- Required task: What follows is a listing. Return every line of it exactly.

- Dataset extract:
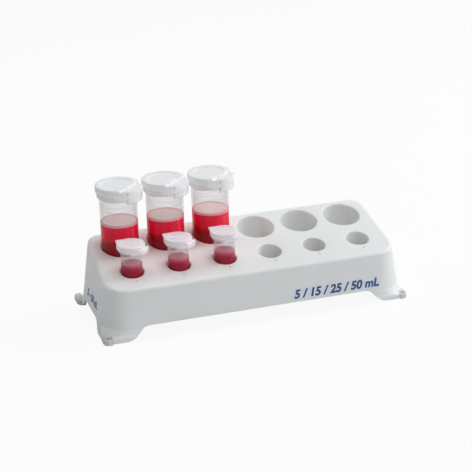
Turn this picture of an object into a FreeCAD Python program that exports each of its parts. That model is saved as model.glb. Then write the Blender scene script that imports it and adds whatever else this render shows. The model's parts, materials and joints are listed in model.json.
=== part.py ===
import FreeCAD, Part
from FreeCAD import Vector
import math
import os

# A bench rack for conical and snap-cap tubes, with six of its twelve wells filled.
# Millimetres, +Z up. The origin is on the bench, under the middle of the rack.

# --- rack: the moulded body -------------------------------------------------
pitch = 37.0              # from one well to the next along X
columns = 6
end_margin = 30.9         # from the last well's axis to the end of the base
base_depth = 91.8         # along Y, where the front and back walls would meet the bench
base_shift = -0.9         # the rack's middle along Y, from the origin
row_small_inset = 29.3    # the front row's axes, from the front of the base
row_large_inset = 28.1    # the back row's axes, from the back of the base
end_draft = 0.137         # how far a wall leans in for each mm of height
front_draft = 0.146
back_draft = 0.137
top_height = 48.9         # height of the sloping top at y = 0
top_slope = 0.229         # rise of the top for each mm towards the back
corner_front = 22.5       # plan radius of the front corners at the bench
corner_back = 17.5
wall = 2.4
top_plate = 3.0
top_edge_round = 2.8
foot_lift = 0.8           # the moulding stands this far off the bench, on its feet

base_half_length = (columns - 1) / 2 * pitch + end_margin
base_front_y = base_shift - base_depth / 2
base_back_y = base_shift + base_depth / 2
row_small_y = base_front_y + row_small_inset    # for 5 and 15 mL tubes
row_large_y = base_back_y - row_large_inset     # for 25 and 50 mL tubes

# --- rack: arches between the legs -------------------------------------------
# rounds: where a leg meets the bench, where the arch meets the leg
arch_front = dict(height=10.6, rounds=(14.0, 8.0))
arch_end = dict(height=9.4, rounds=(5.0, 7.0))
leg_width = 22.4          # of a leg along X, at the bench
leg_depth_front = 22.4    # of a front leg along Y, at the bench
leg_depth_back = 15.0

# --- rack: flared toe round the bottom of each leg ---------------------------
toe_out = 1.3             # how far the toe stands out past the front and back walls
toe_side = 0.25           # and past the end walls
toe_corner = 9.0
toe_height = 4.2
toe_neck_height = 5.8
toe_blend_height = 9.6
toe_neck_share = 0.42     # share of the toe's reach left at its neck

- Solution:
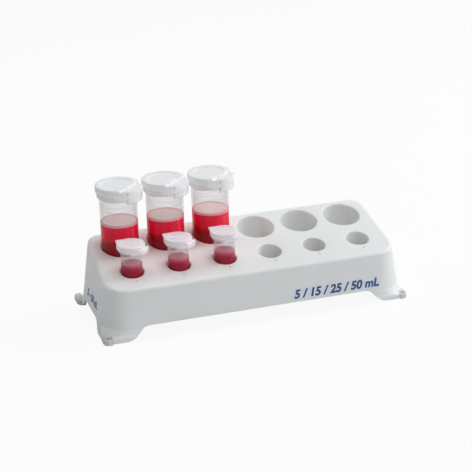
Turn this picture of an object into a FreeCAD Python program that exports each of its parts. That model is saved as model.glb. Then write the Blender scene script that imports it and adds whatever else this render shows. The model's parts, materials and joints are listed in model.json.
=== part.py ===
import FreeCAD, Part
from FreeCAD import Vector
import math
import os

# A bench rack for conical and snap-cap tubes, with six of its twelve wells filled.
# Millimetres, +Z up. The origin is on the bench, under the middle of the rack.

# --- rack: the moulded body -------------------------------------------------
pitch = 37.0              # from one well to the next along X
columns = 6
end_margin = 30.9         # from the last well's axis to the end of the base
base_depth = 91.8         # along Y, where the front and back walls would meet the bench
base_shift = -0.9         # the rack's middle along Y, from the origin
row_small_inset = 29.3    # the front row's axes, from the front of the base
row_large_inset = 28.1    # the back row's axes, from the back of the base
end_draft = 0.137         # how far a wall leans in for each mm of height
front_draft = 0.146
back_draft = 0.137
top_height = 48.9         # height of the sloping top at y = 0
top_slope = 0.229         # rise of the top for each mm towards the back
corner_front = 22.5       # plan radius of the front corners at the bench
corner_back = 17.5
wall = 2.4
top_plate = 3.0
top_edge_round = 2.8
foot_lift = 0.8           # the moulding stands this far off the bench, on its feet

base_half_length = (columns - 1) / 2 * pitch + end_margin
base_front_y = base_shift - base_depth / 2
base_back_y = base_shift + base_depth / 2
row_small_y = base_front_y + row_small_inset    # for 5 and 15 mL tubes
row_large_y = base_back_y - row_large_inset     # for 25 and 50 mL tubes

# --- rack: arches between the legs -------------------------------------------
# rounds: where a leg meets the bench, where the arch meets the leg
arch_front = dict(height=10.6, rounds=(14.0, 8.0))
arch_end = dict(height=9.4, rounds=(5.0, 7.0))
leg_width = 22.4          # of a leg along X, at the bench
leg_depth_front = 22.4    # of a front leg along Y, at the bench
leg_depth_back = 15.0

# --- rack: flared toe round the bottom of each leg ---------------------------
toe_out = 1.3             # how far the toe stands out past the front and back walls
toe_side = 0.25           # and past the end walls
toe_corner = 9.0
toe_height = 4.2
toe_neck_height = 5.8
toe_blend_height = 9.6
toe_neck_share = 0.42     # share of the toe's reach left at its neck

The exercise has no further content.